MARIETTA, Ohio - Although the address might be a bit confusing, visitors to the Ohio River Museum will find that institution at a beautiful waterfront location - albeit on the banks of the Muskingum River, next to the dock for the passenger sternwheeler Valley Gem.
The museum, in downtown Marietta near the confluence of the two rivers, tells the story of the Ohio River when it was a major American thoroughfare. The museum’s three buildings include a large collection of beautiful scale models depicting the golden age of riverboats, exhibits about famous riverboat captains - including some of the first African American and female captains - as well as mementos and relics from riverboat life.

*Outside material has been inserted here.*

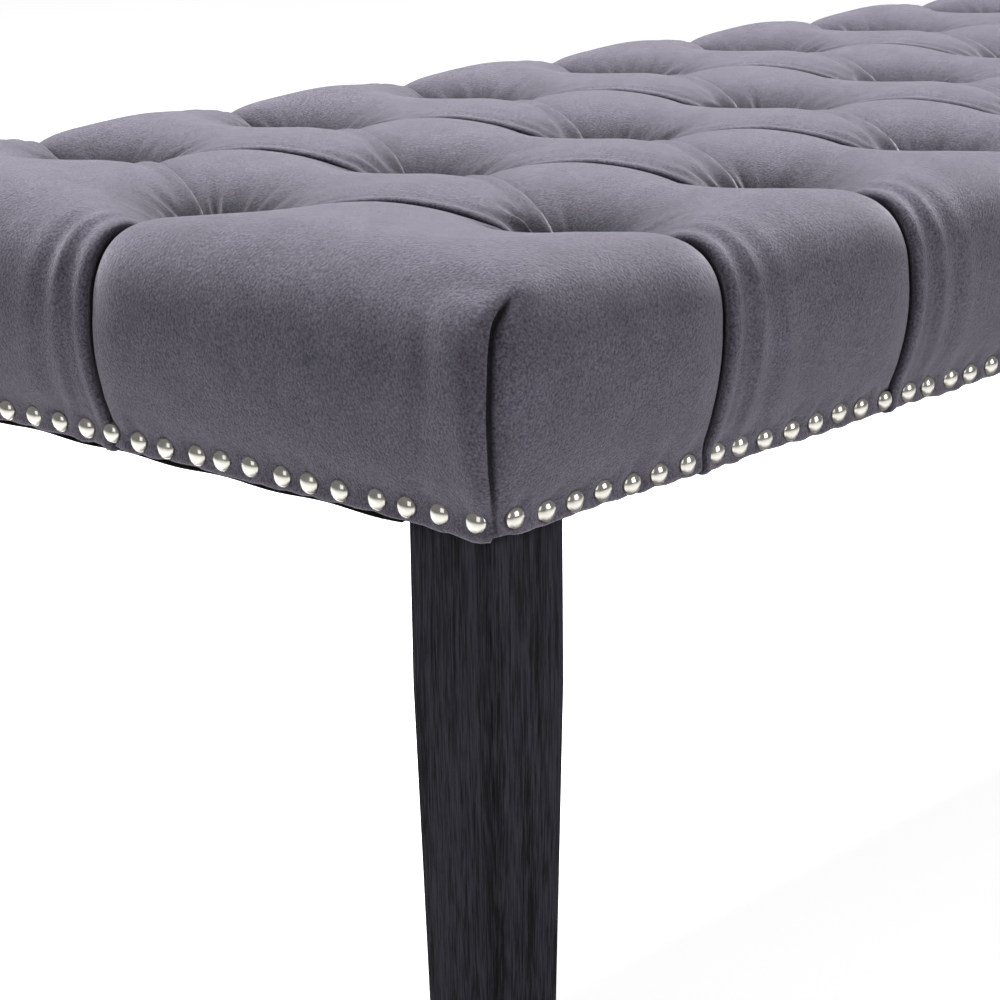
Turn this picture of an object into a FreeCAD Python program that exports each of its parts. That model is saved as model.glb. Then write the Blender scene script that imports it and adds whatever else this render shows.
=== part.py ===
import FreeCAD, Part
import math
import os
import Sketcher
from FreeCAD import Placement, Rotation, Vector

# Bench with a deep-buttoned velvet seat on four tapered wooden legs.
# The origin is on the floor under the middle of the seat.
# X runs along the length, Y towards the back and Z up. All sizes are in millimetres.

SIZES = [
    ("seat_length", 1215, "length over the cover at the nail line"),
    ("seat_width", 450, "width over the cover at the nail line"),
    ("rail_underside", 360, "height of the underside of the rails"),
    ("crest", 110, "top of the cushion above the underside of the rails"),
    ("widest", 70, "height of the widest line above the underside of the rails"),
    ("bulge", 15, "how far the sides swell past the nail line"),
    ("shoulder", 30, "how far the flat of the top lies inside the nail line"),
    ("band", 11, "straight part of the cover above the underside of the rails"),
    ("hem_radius", 4, "corner radius of the cover at the nail line"),
    ("crest_radius", 26, "corner radius of the cover at the top"),
    ("cover_wall", 1.5, "thickness of the velvet with its backing"),
    ("cover_turn_in", 25, "how far the cover is turned under the rails"),
    ("columns", 9, "tuft columns along the length"),
    ("tuft_row_inset", 72, "front and rear tuft rows inside the nail line"),
    ("tuft_depth", 40, "depth of a tuft below the crest"),
    ("tuft_mouth", 44, "radius of a tuft where it leaves the crest"),
    ("tuft_foot", 9, "radius of a tuft at its bottom"),
    ("fold_depth", 14, "depth of the folds that run from tuft to tuft"),
    ("fold_reach", 54, "half width of a fold"),
    ("pleat_depth", 9, "depth of a pleat down the side"),
    ("pleat_reach", 16, "half width of a pleat"),
    ("soft_gap", 0.3, "space left between soft layers"),
    ("frame_inset", 5, "wooden frame inside the nail line"),
    ("rail_thick", 18, "thickness of the rails and slats"),
    ("rail_tall", 40, "height of the rails"),
    ("slat_column", 1.75, "slats from the middle, in tuft columns"),
    ("slat_tall", 34, "height of the slats"),
    ("deck_thick", 9, "thickness of the plywood deck"),
    ("foam_thick", 42, "thickness of the foam"),
    ("foam_inset", 14, "foam inside the face of the cover"),
    ("foam_hole", 26, "radius of the holes in the foam"),
    ("block_reach", 60, "length of a corner block along each rail"),
    ("block_nose", 18, "width of a corner block at its ends"),
    ("block_tall", 30, "height of a corner block"),
    ("leg_top", 44.5, "width of a leg at the seat"),
    ("leg_foot", 33, "width of a leg at the floor"),
    ("leg_straight", 72, "untapered top part of a leg"),
    ("leg_inset", 10, "leg inside the nail line"),
    ("bolt_radius", 4, "hanger bolt"),
    ("bolt_in_leg", 35, "depth of the hanger bolt in the leg"),
    ("nut_flange_radius", 8.5, "flange of the tee nut"),
    ("nut_flange_thick", 1.5, "thickness of that flange"),
    ("nut_barrel_radius", 5.2, "barrel of the tee nut"),
    ("nut_barrel_tall", 9, "length of that barrel"),
    ("glide_radius", 10, "foot glide"),
    ("glide_thick", 3, "thickness of a foot glide"),
    ("glide_pin_radius", 1.5, "pin of a foot glide"),
    ("glide_pin_tall", 12, "length of that pin"),
    ("button_radius", 8, "covered button"),
    ("button_tall", 6, "height of a covered button"),
    ("button_rim", 2, "straight rim of a covered button"),
    ("twine_radius", 1, "buttoning twine"),
    ("toggle_radius", 3, "dowel that holds the twine under the deck"),
    ("toggle_long", 24, "length of that dowel"),
    ("nail_pitch", 18, "spacing of the decorative nails"),
    ("nail_height", 6, "nail line above the underside of the rails"),
    ("nail_head_radius", 4.75, "decorative nail head"),
    ("nail_head_tall", 3.2, "height of the domed head"),
    ("nail_shank_radius", 0.8, "shank of a decorative nail"),
    ("nail_shank_long", 12, "length of that shank"),
    ("nail_end_gap", 9, "least distance of a nail from a corner"),
    ("dust_cover_thick", 0.5, "black cloth under the frame"),
    ("dust_cover_inset", 8, "that cloth inside the nail line"),
    ("staple_inset", 14, "row of staples inside the nail line"),
    ("staple_pitch", 45, "longest spacing of the staples"),
    ("staple_crown", 10, "width of a staple"),
    ("staple_wire", 0.9, "wire of a staple"),
    ("staple_leg", 8, "length of a staple leg"),
    ("screw_radius", 2, "wood screw"),
    ("screw_head_radius", 4, "head of a wood screw"),
    ("screw_head_tall", 2.5, "height of that countersunk head"),
    ("frame_screw_bite", 25, "frame screw past the rail it goes through"),
    ("deck_screw_bite", 20, "deck screw past the deck"),
    ("deck_screw_pitch", 160, "longest spacing of the deck screws"),
    ("bore_gap", 0.2, "space round a fastener in its hole"),
]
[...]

Museum visitors also will see the salvaged pilothouse from the steamboat Tell City, built in 1889, one of the oldest surviving steamboat pilothouses. Also on display is a replica of the 1788 flatboat that brought the first settlers downriver to Marietta.
The centerpiece of the museum is the W.P. Snyder Jr., a century-old steam towboat that once pushed barges between the coal mines of West Virginia and the steel mills of Pittsburgh. The vessel was one of the last working steam towboats on the Ohio River system. Museum visitors can take a tour of the Snyder, a National Historic Landmark, to learn what it was like to be a deck hand on the river in the early 20th century.
The Snyder was a marvel of its day, with power-assisted steering mechanisms and a steam-powered generator to make electricity on board at a time when many of the houses and farms it passed along the river still lacked power.
The Snyder has been lovingly refurbished and looks as if it could still raise a head of steam and take off up the river - either river.